Hatırlanacağı gibi bir terörist cani, Pozantı’da Emniyet Müdürlüğü binasına gece yarısı kalleşçe saldırır ve 2 polisi şehit eder. Bu caninin toprağa verilmesi sırasında HDP Şanlıurfa Milletvekili Ziya Çalışkan, polis memurunu şehit eden terörist için “şehit” ifadesini kullanarak “Toprağa verdiğimiz her yiğidimiz ant olsun gençliğimiz kadınlarımız, bunu onur ve şeref yükü olarak taşıyacağız ve bu şehitlerimize layık olacağız” diyor.
Bir kalleş katile ‘layık olmak’ onun yaptığı kalleşlik ve katillikten daha fazlasını yapmakla mümkündür.
Tunceli bölgesinde onlarca yıldır yol kesen, kan döken, saldırı düzenleyen kitle katliamcısı PKK’nın Tunceli sorumlusu askerle girdiği çatışma sırasında öldürülmesi üzerine HDP’li vekil şu tveet’i atmış, “Dersim’in asil Komutanı Baran Dersim önünde saygıyla eğiliyoruz.”
Kitle katliamı yapan canileri, pusu kuran hainleri, bomba döşeyen insanlık düşmanlarını “şehit” ya da“kahraman” ilan etmek ahlaken çökmüş kriminal bir zihniyetin sayıklamalarıdır. Ahlakın bittiği yerde de her şeye izin var demektir.
Bu durumda birilerinin size ‘siz bir siyasi parti misiniz, yoksa teröristleri övmek, yüceltmek ve desteklemekle görevli terörist PKK’nın yan kuruluşu musunuz’ diye sorması gerekir…
Kitle katliamcısı terörist örgütler her şeyden önce insanlık düşmanıdırlar. Hain emellere hizmet eden insanlık düşmanı saldırıları övmek ya da yüceltmek kendini insandan sayanlar için anlaşılır değildir.
Sözde bir siyasi parti olan HDP’nin eş genel başkanı Selahattin Demirtaş, Ankara’daki yüze yakın vatandaşın ölmesiyle sonuçlanan terör saldırısı hakkında şunları söylüyo, “Bu, devletin, milletin birliğine bütünlüğüne yönelik bir saldırı değildir. Direkt devlet millete saldırmıştır…”
Saldırı daha yeni gerçekleşmiştir. Saldırıda ölenlerin cenazeleri henüz morgtadır. Soruşturma ve terörist katillerin kimliklerinin ortaya çıkarılması için yoğun bir çaba sürdürülmektedir. Selahattin Demirtaş bu saldırıyı hemen devlete ihale etmiş, suçluyu da ilan etmiştir.

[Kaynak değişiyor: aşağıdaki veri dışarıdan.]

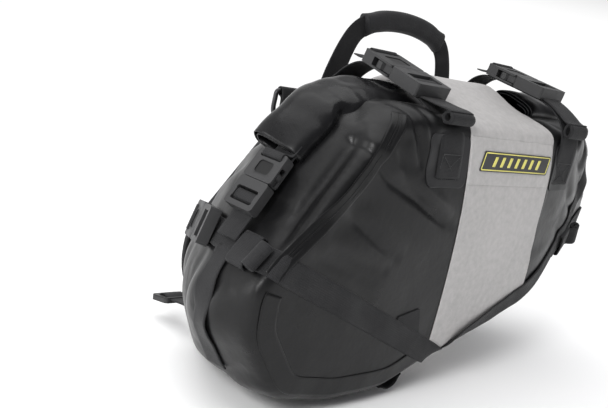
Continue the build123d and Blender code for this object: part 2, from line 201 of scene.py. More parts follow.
def settle(piece, slot, body, *nodes):
    """Give a piece its body and hide the CAD nodes that it stands for; slot is not used."""
    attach(piece, body)
    if nodes:
        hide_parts(*nodes)


def apply_modifiers(piece):
    """Replace a piece's mesh by its evaluated one."""
    evaluated = piece.evaluated_get(bpy.context.evaluated_depsgraph_get())
    mesh = bpy.data.meshes.new_from_object(evaluated)
    piece.modifiers.clear()
    piece.data = mesh
    return piece


def modify(piece, kind, **settings):
    """Add one modifier to a piece and apply it."""
    modifier = piece.modifiers.new(kind.lower(), kind)
    for key, value in settings.items():
        setattr(modifier, key, value)
    return apply_modifiers(piece)


def solidify(piece, thickness, offset):
    """Give a sheet its thickness in millimetres: offset -1 goes inwards, 1 outwards."""
    return modify(piece, "SOLIDIFY", thickness=thickness * MM, offset=offset)


def mesh_points(piece):
    """Points and vertex normals of a mesh, in millimetres."""
    mesh = piece.data
    points = np.zeros(len(mesh.vertices) * 3, np.float32)
    mesh.vertices.foreach_get("co", points)
    normals = np.array([n.vector for n in mesh.vertex_normals], float)
    return points.reshape(-1, 3).astype(float) / MM, normals


def set_points(piece, points):
    """Move a mesh's points, given in millimetres."""
    piece.data.vertices.foreach_set("co", (points * MM).astype(np.float32).ravel())
    piece.data.update()


def store(piece, name, values):
    """Write a vector per point for the material to read."""
    attribute = piece.data.attributes.new(name, "FLOAT_VECTOR", "POINT")
    attribute.data.foreach_set("vector", np.asarray(values, np.float32).ravel())


# ---- materials ---------------------------------------------------------------------------
class Nodes:
    """Short calls for the node tree of a material, or of the world."""

    def __init__(self, name, kind="materials", shader="Principled BSDF"):
        self.owner = getattr(bpy.data, kind).new(name)
        self.owner.use_nodes = True
        self.tree = self.owner.node_tree
        self.shader = self.tree.nodes[shader]

    def add(self, kind, inputs=None, **settings):
        node = self.tree.nodes.new(kind)
        for key, value in settings.items():
            setattr(node, key, value)
        for key, value in (inputs or {}).items():
            self.feed(node, key, value)
        return node

    def feed(self, node, key, value):
        if isinstance(value, bpy.types.NodeSocket):
            self.tree.links.new(value, node.inputs[key])
        else:
            node.inputs[key].default_value = value

    def set(self, **sockets):
        for key, value in sockets.items():
            self.feed(self.shader, key.replace("_", " "), value)

    def place(self):
        return self.add("ShaderNodeTexCoord").outputs["Object"]

    def noise(self, scale, detail=3.0, rough=0.5):
        inputs = {"Scale": scale, "Detail": detail, "Roughness": rough, "Vector": self.place()}
        return self.add("ShaderNodeTexNoise", inputs).outputs["Fac"]

    def math(self, operation, a, b=0.0):
        return self.add("ShaderNodeMath", {0: a, 1: b}, operation=operation).outputs[0]

    def spread(self, value, low, high, from_low=0.3, from_high=0.7, ease="LINEAR"):
        inputs = {"Value": value, "From Min": from_low, "From Max": from_high,
                  "To Min": low, "To Max": high}
        made = self.add("ShaderNodeMapRange", inputs, interpolation_type=ease)
        return made.outputs["Result"]

    def mix(self, factor, first, second):
        inputs = {"Factor": factor}
        for index, colour in ((6, first), (7, second)):
            linked = isinstance(colour, bpy.types.NodeSocket)
            inputs[index] = colour if linked else (*colour, 1)
        return self.add("ShaderNodeMix", inputs, data_type="RGBA").outputs[2]

    def bump(self, height, distance, strength=1.0, under=None):
        """Bump with its height in millimetres."""
        inputs = {"Height": height, "Distance": distance * MM, "Strength": strength}
        if under is not None:
            inputs["Normal"] = under
        return self.add("ShaderNodeBump", inputs).outputs["Normal"]

    def waves(self, vector, axis, pitch):
        """Sine ridges across one axis of a vector in metres, pitch in millimetres, 0 to 1."""
        parts = self.add("ShaderNodeSeparateXYZ", {"Vector": vector})
        turned = self.math("MULTIPLY", parts.outputs[axis], 2 * math.pi / (pitch * MM))
        return self.spread(self.math("SINE", turned), 0, 1, -1, 1)


def coated_fabric(name, dark, light, rough, crumple, specular=0.21):
    """Reinforced vinyl: a faint scrim under a smooth coat, soft crumples and dull scuffs."""
    m = Nodes(name)
    cloud = m.noise(9, 4)
    fine = m.noise(160, 4, 0.6)
    colour = m.mix(m.spread(cloud, 0, 1), dark, light)
    m.set(Base_Color=m.mix(m.spread(fine, 0.0, 0.22), colour, [c * 1.8 for c in light]))
    m.set(Roughness=m.spread(m.noise(26, 5, 0.65), rough - 0.05, rough + 0.09))
    scrim = m.math("MULTIPLY", m.waves(m.place(), 0, 1.5), m.waves(m.place(), 2, 1.5))
    normal = m.bump(scrim, 0.035, 0.5)
    normal = m.bump(m.noise(1100, 2), 0.03, 0.5, normal)
    normal = m.bump(m.noise(38, 3, 0.55), crumple, 0.6, normal)
    m.set(Normal=normal, Specular_IOR_Level=specular)
    return m.owner


def webbing(name, dark, light):
    """Woven webbing from its own across and along coordinates."""
    m = Nodes(name)
    weave = m.add("ShaderNodeAttribute", attribute_name="weave").outputs["Vector"]
    rows = m.waves(weave, 1, 1.25)
    ribs = m.waves(weave, 0, 1.9)
    height = m.math("MAXIMUM", m.math("MULTIPLY", rows, 0.8), m.math("MULTIPLY", ribs, 0.7))
    thread = m.noise(700, 2)
    # colour follows the weave's height: painted shade in the hollows between threads and painted
    # highlight on the raised rows; the thread noise is the yarn's own uneven tone
    m.set(Base_Color=m.mix(m.math("MULTIPLY", height, m.spread(thread, 0.4, 1.0)), dark, light))
    normal = m.bump(height, 0.35, 0.7)
    m.set(Normal=m.bump(thread, 0.12, 0.5, normal))
    m.set(Roughness=m.spread(m.noise(40), 0.62, 0.8))
    m.set(Sheen_Weight=0.06, Sheen_Roughness=0.4, Specular_IOR_Level=0.28)
    return m.owner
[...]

Bu durum Demirtaş gibilerin ne denli ön yargılı, peşin hükümlü ve toptancı bir anlayışa sahip olduğunu gösterir.
HDP’li Selahattin Demirtaş, 5 Eylül’de Berlin’de de şunları söylemişti; “Halk karşısında bütün ordular çaresizdir. İşte Tayyip Erdoğan’ın sarayının ordusu ve polisi de. Yenildiler, yine yenilecekler.”

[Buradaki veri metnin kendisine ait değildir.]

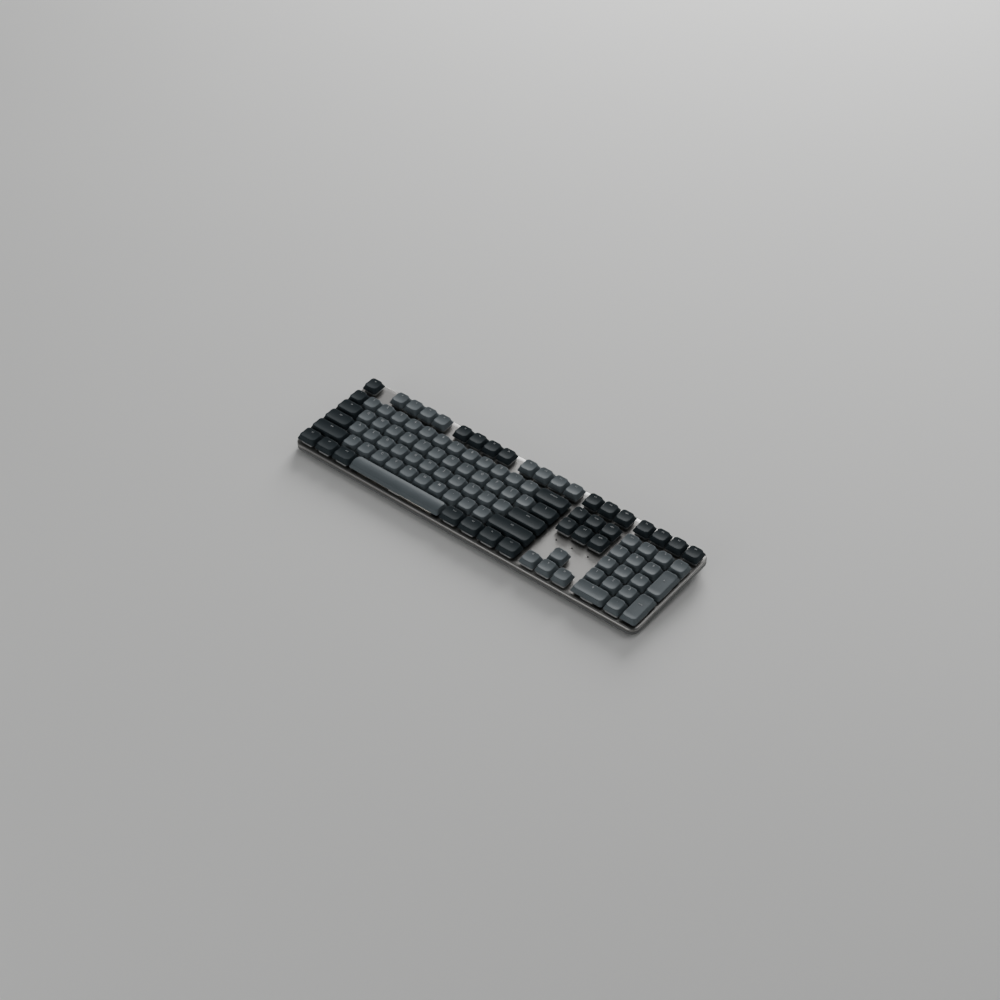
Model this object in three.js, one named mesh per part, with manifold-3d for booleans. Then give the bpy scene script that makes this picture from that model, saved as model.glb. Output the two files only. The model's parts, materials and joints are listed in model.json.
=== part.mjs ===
// A full-size, low-profile mechanical keyboard: a wedge-shaped plastic case under an aluminium top
// plate, key switches standing in the plate, floating keycaps, fold-out rear feet and a rear spine
// with the charging socket and the power switch.
//
// Two frames are used. The board frame has +Z square to the top plate and its origin at the middle
// of the plate's upper surface: everything on or in the plate is made there. The desk frame has +Z
// up from the desk: the case's belly, the pads and the fold-out feet are square to the desk. The
// board frame leans forward in the desk frame by TILT.
import * as THREE from "three";
import { mergeVertices } from "three/addons/utils/BufferGeometryUtils.js";
import Module from "manifold-3d";

const wasm = await Module();
wasm.setup();

// ---- Driving dimensions, in millimetres ----
const UNIT = 19.05; // pitch of one key
const BLOCK_UNITS = { wide: 22.5, deep: 6.25 };
const MARGIN = { side: 1.6, front: 2.8, back: 3.2 }; // plate beyond the block of keys
const PLATE = {
  wide: BLOCK_UNITS.wide * UNIT + 2 * MARGIN.side,
  deep: BLOCK_UNITS.deep * UNIT + MARGIN.front + MARGIN.back,
  corner: 9,
  thick: 1.2,
  rim: 3.2, // height of the plate's turned-down rim
  wall: 1.8,
  cutout: 14.2,
};
const TILT = THREE.MathUtils.degToRad(3);
const RISE = 13.6; // desk to the middle of the plate's upper surface
const GAP = 0.3; // between pieces that touch on the real object

const CAP = { gap: 1, high: 5.8, lift: 3.6, taper: 2, wall: 1.1, roof: 1.5, corner: 1.6 };
const CAP_WEB = { long: 2.8, wide: 3, high: 1 }; // joins the caps of a bank under their skirts

const SHEET = { low: -2.1, high: -1.5 }; // damping sheet that carries the switches
const SWITCH = { wide: 13.6, top: 3.9, taper: 1.4 };
const BOARD = { low: -3.9, high: -2.4, inset: 4.1, corner: 4 };

const CASE = {
  top: -3.6,
  bottom: -7.8,
  lip: 1.5, // thickness of the lip that stands up inside the plate's rim
  floor: 2,
  trayCorner: 3,
  bellyInset: 14,
  bellyFront: 9,
  bellyCorner: 12,
  bellyHeight: 1.5, // desk to the belly
  spine: 5.35, // how far the rear spine stands out behind the plate
  spineWide: 404,
};
const BACK = PLATE.deep / 2 + CASE.spine; // rear face of the spine, in the board frame

const PAD = { long: 34, wide: 9, thick: 1.2, x: 178, frontY: -47, rearX: 100, rearY: 52 };
const FOOT = {
  x: 155,
  y: 56, // hinge line, in the desk frame
  z: 3.8,
  wide: 40,
  long: 20,
  tip: 3.2,
  below: 2,
  above: 1.2,
  barrel: 1.9,
  bore: 1.15,
  pin: 0.8,
  pinLong: 44,
};
const POCKET = { side: 0.5, front: 0.8, back: 3.2, top: 5.9, shell: 1.6 };

const PORT = { x: 98, z: -11.5, wide: 8.9, high: 3.2, deep: 7.2, wall: 0.35 };
const SLIDER = { x: 118, z: -11.5, wide: 3.4, high: 2, travel: 3, slot: 2.6, deep: 2.4 };
const LIGHTS = { y: 2.58, pip: 0.65, hole: 1, bar: 2.4 };
const WIRE = { thick: 0.5, span: 100, y: -6.75, z: 1, leg: 7.5, rise: 3.2 };

// ---- Materials ----
const material = (color, roughness, metalness = 0) =>
  new THREE.MeshStandardMaterial({ color, roughness, metalness });
const aluminium = material("#8f908f", 0.38, 0.9);
const caseGrey = material("#55585a", 0.55);
const capGrey = material("#5c6164", 0.5);
const capDark = material("#2c3133", 0.5);
const switchPlastic = material("#a9acac", 0.35);
const solderMask = material("#16251e", 0.5);
const rubber = material("#1b1c1d", 0.9);
const steel = material("#b9bbbd", 0.25, 1);
const blackPlastic = material("#17191a", 0.5);
const batteryFoil = material("#c2c4c6", 0.35, 0.6);
const lightPipe = material("#d8dcdc", 0.2);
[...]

Demirtaş’ın burada da yaptığı Tayyip Erdoğan karşıtlığını HDP’ye oya dönüştürme operasyonudur. Türk ordusunu Tayyip Erdoğan’ın ordusu, cinayet işleyen katil teröristi devlet olarak ilan etmek gerçekte devlet ve millet düşmanlığı yapmaktır. Bu sözler aynı zamanda devlete savaş açmış, devlet yıkıcılığına soyunmak anlamına gelmektedir.
Türkiye’nin karşı karşıya olduğu iftiralar bunlarla sınırlı da değildir. Terör örgütünün fitnesinde ve entrikalarında da sınır yoktur. Yalnız HDP değil PKK da kendi yaptığı zalimlikleri, canilikleri ve gaddarlıkları devlete yükleyerek işin içinden sıyrılmaya çalışmaktadır. Adeta kalleşlik, kahpelik ve alçaklıkta terör örgütü sınır tanımıyor.
Operasyonlarla köşeye sıkışan PKK’lı teröristlerin konuşmalarında hainliğin her çeşidine rastlamak mümkündür. Teröristler kendi aralarında yaptıkları konuşmalarda aynen şunları söylüyor; “Kazanmaya çalışın. Olmaz ise sessizce halledin ve askerin üstüne atın. Karşı gelenleri arabalarının içindeyken uzaktan indirin ve ‘Yine asker vurdu’ deyin. Sakın görüntü vermeyin… Yol ortasında korucu vurmayın… Kimsenin görmediği bir yerde indirin ve mümkün olursa ‘PKK’ya çalışıyordu, askerler vurmuş’ diyerek suçu askere atın, sakın üstlenmeyin.”
Türkiye Cumhuriyeti Devletinin nasıl bir fitne, kalleşlik ve saldırıyla karşı karşıya olduğunu bu sözler ve gelişmeler ortaya koyar niteliktedir.